Littlewoods Pools continued to operate out of the building until November 1994, at which time the site was closed and its staff redeployed or made redundant. This was concurrent with the launch of the National Lottery, which immediately became a major rival to the pools industry; the closure of the Edge Lane site was carried out in anticipation of reduced profits as a result of this new competition.

==Regeneration project==
In May 2016, the two pavilions facing Edge Lane were decorated with large art murals in celebration of Liverpool's creative industry.

In June 2018, developers Capital & Centric announced plans to convert the abandoned Littlewoods building into a studio complex for film and television, with Twickenham Studios expected to take over part of the space. On 2 September, a fire broke out inside the building, causing damage to the roof and upper floor of the west wing. The structure of the building remained sound, however, and Capital & Centric said that the regeneration project would go ahead.

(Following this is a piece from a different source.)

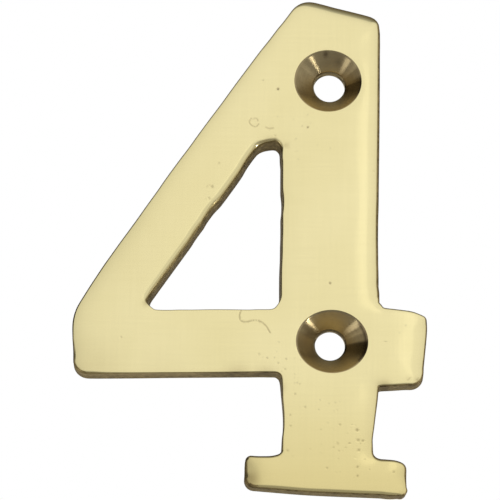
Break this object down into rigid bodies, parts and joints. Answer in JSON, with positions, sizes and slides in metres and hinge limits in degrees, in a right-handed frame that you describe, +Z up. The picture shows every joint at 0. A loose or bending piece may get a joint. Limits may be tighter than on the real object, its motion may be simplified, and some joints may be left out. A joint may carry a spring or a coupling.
{
  "type": "door number",
  "caption": "Cast brass door number four with a triangular opening, drafted sides and countersunk screw holes.",
  "frame": {"origin": "on the flat back, midway between the two screw holes", "axes": "+Z up through the screw holes, +X to the right as seen from the front, +Y into the door, so the polished face looks towards -Y"},
  "size_m": [0.0523, 0.004, 0.0759],
  "materials": {
    "brass": "polished front, as-cast sides"
  },
  "bodies": {
    "root": {"number_four": "brass"}
  },
  "joints": []
}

Further delay was caused by the need to establish training systems for potential employees. In 2020, Liverpool John Moores University was signed up as the education partner for the new studio, and its second permanent tenant.

In July 2020, the developers secured an £11 million grant from the Liverpool City Region Combined Authority for the creation of two temporary studios on the land adjoining the Littlewoods building. Known as "The Depot", these studios were opened in October 2021.

Remediation work on the main buildings commenced in December 2023, in lieu of work in summer 2024 which will see the creation of two new 20,000 square foot studios on site. In June 2024, the landmark clocktower was demolished for safety reasons, with plans to rebuild.